> Stated task
For the listing that follows, give again exactly the lines from the one with "board = box(188, 189.6, -22, 22, 186, 235)" to the one with "bpy.context.scene.collection.objects.link(empty)", including both.
= = = = =
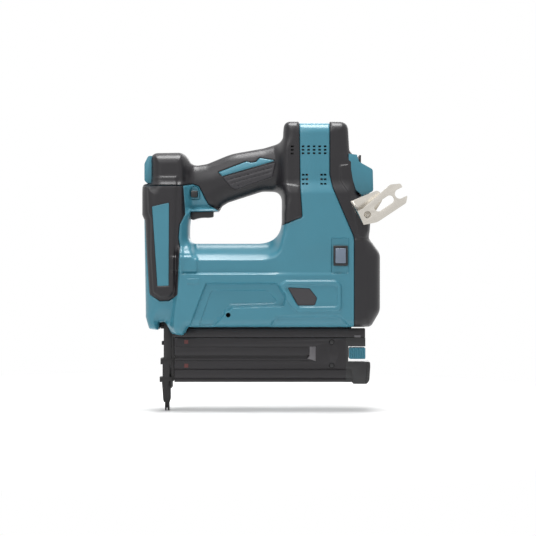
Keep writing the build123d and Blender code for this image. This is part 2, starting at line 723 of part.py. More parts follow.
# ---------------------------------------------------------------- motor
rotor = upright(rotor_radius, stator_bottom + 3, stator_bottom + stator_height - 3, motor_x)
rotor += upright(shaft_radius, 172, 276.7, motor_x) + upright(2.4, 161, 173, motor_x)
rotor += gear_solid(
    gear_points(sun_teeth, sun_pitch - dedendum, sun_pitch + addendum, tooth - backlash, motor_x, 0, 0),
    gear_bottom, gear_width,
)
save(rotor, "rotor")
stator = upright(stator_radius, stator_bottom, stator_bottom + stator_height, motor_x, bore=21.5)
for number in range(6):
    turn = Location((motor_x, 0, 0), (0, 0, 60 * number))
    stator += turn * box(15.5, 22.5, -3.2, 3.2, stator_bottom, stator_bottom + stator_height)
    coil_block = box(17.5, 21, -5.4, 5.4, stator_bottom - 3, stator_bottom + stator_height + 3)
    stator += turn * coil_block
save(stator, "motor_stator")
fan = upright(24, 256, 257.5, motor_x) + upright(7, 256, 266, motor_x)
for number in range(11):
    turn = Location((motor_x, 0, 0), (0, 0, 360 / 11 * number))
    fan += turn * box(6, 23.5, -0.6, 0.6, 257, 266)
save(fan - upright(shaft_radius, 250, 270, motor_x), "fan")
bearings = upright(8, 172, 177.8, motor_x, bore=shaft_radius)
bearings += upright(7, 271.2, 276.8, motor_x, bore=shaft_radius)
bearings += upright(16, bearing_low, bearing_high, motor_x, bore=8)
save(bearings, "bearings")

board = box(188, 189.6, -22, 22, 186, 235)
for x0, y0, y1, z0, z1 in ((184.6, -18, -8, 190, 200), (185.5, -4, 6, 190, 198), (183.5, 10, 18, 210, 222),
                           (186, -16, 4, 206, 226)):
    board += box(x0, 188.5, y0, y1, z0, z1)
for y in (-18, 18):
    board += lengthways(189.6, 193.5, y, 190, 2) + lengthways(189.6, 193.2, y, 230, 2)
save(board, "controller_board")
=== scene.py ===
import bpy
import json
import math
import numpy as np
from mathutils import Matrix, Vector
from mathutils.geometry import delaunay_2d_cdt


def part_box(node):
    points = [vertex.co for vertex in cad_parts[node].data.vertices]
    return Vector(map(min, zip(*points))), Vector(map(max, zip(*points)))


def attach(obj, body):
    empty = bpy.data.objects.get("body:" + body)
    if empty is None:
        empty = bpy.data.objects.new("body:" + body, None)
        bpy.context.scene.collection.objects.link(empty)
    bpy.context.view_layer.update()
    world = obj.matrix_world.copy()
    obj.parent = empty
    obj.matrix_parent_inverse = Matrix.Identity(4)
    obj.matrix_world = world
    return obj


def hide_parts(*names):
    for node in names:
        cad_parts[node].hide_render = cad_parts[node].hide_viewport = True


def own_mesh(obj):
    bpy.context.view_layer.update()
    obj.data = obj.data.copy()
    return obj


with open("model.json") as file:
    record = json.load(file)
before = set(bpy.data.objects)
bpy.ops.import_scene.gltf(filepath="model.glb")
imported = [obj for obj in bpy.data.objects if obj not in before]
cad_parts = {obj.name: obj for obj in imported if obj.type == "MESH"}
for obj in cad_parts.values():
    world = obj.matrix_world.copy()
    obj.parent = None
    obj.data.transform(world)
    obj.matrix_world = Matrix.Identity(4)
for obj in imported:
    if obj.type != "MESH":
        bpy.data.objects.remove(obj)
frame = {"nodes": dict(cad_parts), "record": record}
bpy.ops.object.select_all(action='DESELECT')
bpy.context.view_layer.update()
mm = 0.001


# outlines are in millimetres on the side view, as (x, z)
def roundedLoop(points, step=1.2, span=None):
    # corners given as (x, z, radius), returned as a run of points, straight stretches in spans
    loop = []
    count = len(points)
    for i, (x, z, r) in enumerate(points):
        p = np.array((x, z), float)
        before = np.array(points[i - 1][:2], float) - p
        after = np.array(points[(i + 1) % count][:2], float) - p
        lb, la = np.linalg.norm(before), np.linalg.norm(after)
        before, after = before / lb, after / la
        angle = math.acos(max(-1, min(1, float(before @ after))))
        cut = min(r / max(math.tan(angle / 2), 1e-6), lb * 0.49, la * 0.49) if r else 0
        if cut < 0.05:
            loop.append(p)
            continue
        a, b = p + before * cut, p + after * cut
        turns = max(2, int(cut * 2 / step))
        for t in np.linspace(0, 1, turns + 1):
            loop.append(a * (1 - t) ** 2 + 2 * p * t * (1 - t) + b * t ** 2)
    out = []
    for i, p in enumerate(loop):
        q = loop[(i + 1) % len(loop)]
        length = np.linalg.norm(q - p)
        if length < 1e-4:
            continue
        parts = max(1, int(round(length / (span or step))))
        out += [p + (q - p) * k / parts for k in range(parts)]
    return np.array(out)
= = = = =
> Final result
board = box(188, 189.6, -22, 22, 186, 235)
for x0, y0, y1, z0, z1 in ((184.6, -18, -8, 190, 200), (185.5, -4, 6, 190, 198), (183.5, 10, 18, 210, 222),
                           (186, -16, 4, 206, 226)):
    board += box(x0, 188.5, y0, y1, z0, z1)
for y in (-18, 18):
    board += lengthways(189.6, 193.5, y, 190, 2) + lengthways(189.6, 193.2, y, 230, 2)
save(board, "controller_board")
=== scene.py ===
import bpy
import json
import math
import numpy as np
from mathutils import Matrix, Vector
from mathutils.geometry import delaunay_2d_cdt


def part_box(node):
    points = [vertex.co for vertex in cad_parts[node].data.vertices]
    return Vector(map(min, zip(*points))), Vector(map(max, zip(*points)))


def attach(obj, body):
    empty = bpy.data.objects.get("body:" + body)
    if empty is None:
        empty = bpy.data.objects.new("body:" + body, None)
        bpy.context.scene.collection.objects.link(empty)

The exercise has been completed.